First of all your question would be more readily managed if you were coming from a Confessional Framework. For example the London Baptist Confession states:

*Chapter XV: Of Repentance unto Life and Salvation*

2. Whereas *there is none that doth good*, and sinneth not, and the best of men may through the power and deceitfulness of their corruptions dwelling in them, with the prevalency of temptation, fall into great sins and provocations; God hath in the covenant of grace mercifully provided, that believers so sinning and falling, be renewed through repentance unto salvation.

*Chapter XVI: Of Good Works*

1.	*Good works are only such as God hath commanded in his Holy Word*, and *not such as without the warrant thereof are devised by men out of blind zeal, or upon any pretence of good intentions.
*


----------



## jwright82 (Dec 6, 2011)

From an Apologetical perspective you seem to be giving unbeleiving thought too much credit. They are attempting to provide a basis for right or wrong from a non-christian basis. Study G. E. Moore's book on ethics where he admits that we cannot adequately define what "good" and "bad" is.


----------



## MW (Dec 6, 2011)

"There is none good but one, that is, God." On that basis it is impossible to define "good" without knowing "God."


----------



## Claudiu (Dec 6, 2011)

armourbearer said:


> "There is none good but one, that is, God." On that basis it is impossible to define "good" without knowing "God."



I thought that the Reformed apologetic method is that we ALL KNOW God:

Romans 1:19-20
19 Because that which may be known of God is manifest in them; for God hath shewed it unto them.
20 For the invisible things of him from the creation of the world are clearly seen, being understood by the things that are made, even his eternal power and Godhead; so that they are without excuse


----------



## MW (Dec 6, 2011)

Claudiu said:


> I thought that the Reformed apologetic method is that we ALL KNOW God:
> 
> Romans 1:19-20
> 19 Because that which may be known of God is manifest in them; for God hath shewed it unto them.
> 20 For the invisible things of him from the creation of the world are clearly seen, being understood by the things that are made, even his eternal power and Godhead; so that they are without excuse



We also all hold the knowledge of God in unrighteousness, verse 18, become fools, verses 21-22, and frame gods for ourselves, verses 23-25.


----------



## rbcbob (Dec 6, 2011)

Claudiu said:


> Is Scanlon right to suggest that morality makes possible a distinctively valuable form of relationship to our fellow human beings?

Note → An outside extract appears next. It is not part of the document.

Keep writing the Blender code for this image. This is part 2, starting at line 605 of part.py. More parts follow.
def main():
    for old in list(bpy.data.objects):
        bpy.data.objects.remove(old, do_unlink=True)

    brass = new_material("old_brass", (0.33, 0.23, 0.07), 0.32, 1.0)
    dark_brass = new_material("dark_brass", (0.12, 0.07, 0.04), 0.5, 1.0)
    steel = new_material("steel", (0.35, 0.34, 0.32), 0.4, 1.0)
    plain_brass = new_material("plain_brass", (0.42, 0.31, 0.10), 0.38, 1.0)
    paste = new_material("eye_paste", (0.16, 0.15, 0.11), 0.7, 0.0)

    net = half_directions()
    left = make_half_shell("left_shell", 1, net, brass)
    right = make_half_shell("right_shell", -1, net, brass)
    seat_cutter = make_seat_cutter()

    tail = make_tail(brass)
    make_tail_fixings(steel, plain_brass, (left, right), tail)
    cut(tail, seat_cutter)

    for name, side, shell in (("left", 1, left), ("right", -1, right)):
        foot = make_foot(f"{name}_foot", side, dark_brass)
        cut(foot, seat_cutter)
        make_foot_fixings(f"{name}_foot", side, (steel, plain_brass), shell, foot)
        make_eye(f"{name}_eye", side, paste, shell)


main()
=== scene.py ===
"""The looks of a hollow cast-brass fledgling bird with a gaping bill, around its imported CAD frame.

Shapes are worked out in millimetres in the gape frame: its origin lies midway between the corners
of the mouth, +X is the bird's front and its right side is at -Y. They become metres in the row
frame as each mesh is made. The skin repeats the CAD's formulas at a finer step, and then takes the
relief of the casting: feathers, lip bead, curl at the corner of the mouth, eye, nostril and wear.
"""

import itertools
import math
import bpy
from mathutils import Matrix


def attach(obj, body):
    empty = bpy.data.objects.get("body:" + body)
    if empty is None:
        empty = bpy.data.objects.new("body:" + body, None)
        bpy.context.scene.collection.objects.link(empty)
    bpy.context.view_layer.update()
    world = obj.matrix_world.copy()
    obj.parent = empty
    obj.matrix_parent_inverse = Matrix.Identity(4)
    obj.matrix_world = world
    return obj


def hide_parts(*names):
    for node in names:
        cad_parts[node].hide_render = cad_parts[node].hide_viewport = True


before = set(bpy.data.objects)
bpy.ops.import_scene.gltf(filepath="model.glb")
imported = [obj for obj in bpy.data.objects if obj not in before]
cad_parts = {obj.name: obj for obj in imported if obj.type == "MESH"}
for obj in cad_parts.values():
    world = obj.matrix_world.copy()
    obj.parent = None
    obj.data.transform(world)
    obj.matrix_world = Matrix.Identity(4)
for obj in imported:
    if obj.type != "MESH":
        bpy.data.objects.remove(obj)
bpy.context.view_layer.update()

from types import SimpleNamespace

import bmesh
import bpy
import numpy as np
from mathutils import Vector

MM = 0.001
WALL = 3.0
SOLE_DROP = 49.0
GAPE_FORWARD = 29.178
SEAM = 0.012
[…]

Matthew Winzer correctly pointed out that _"it is impossible to define "good" without knowing "God."_ Neither Scanlon nor any other philosopher can, apart from Divine Revelation, say what is _good_ or _moral_.



Claudiu said:


> So these are just three ways of looking at the relation between "morality" and "the good." What are some Christian responses to these three views?



The Christian response is that God has revealed what is *good* and that *morality* is that which corresponds to that good.



> Micah 6:8 He has shown you, O man, what is good; And what does the LORD require of you But to do justly, To love mercy, And to walk humbly with your God?


----------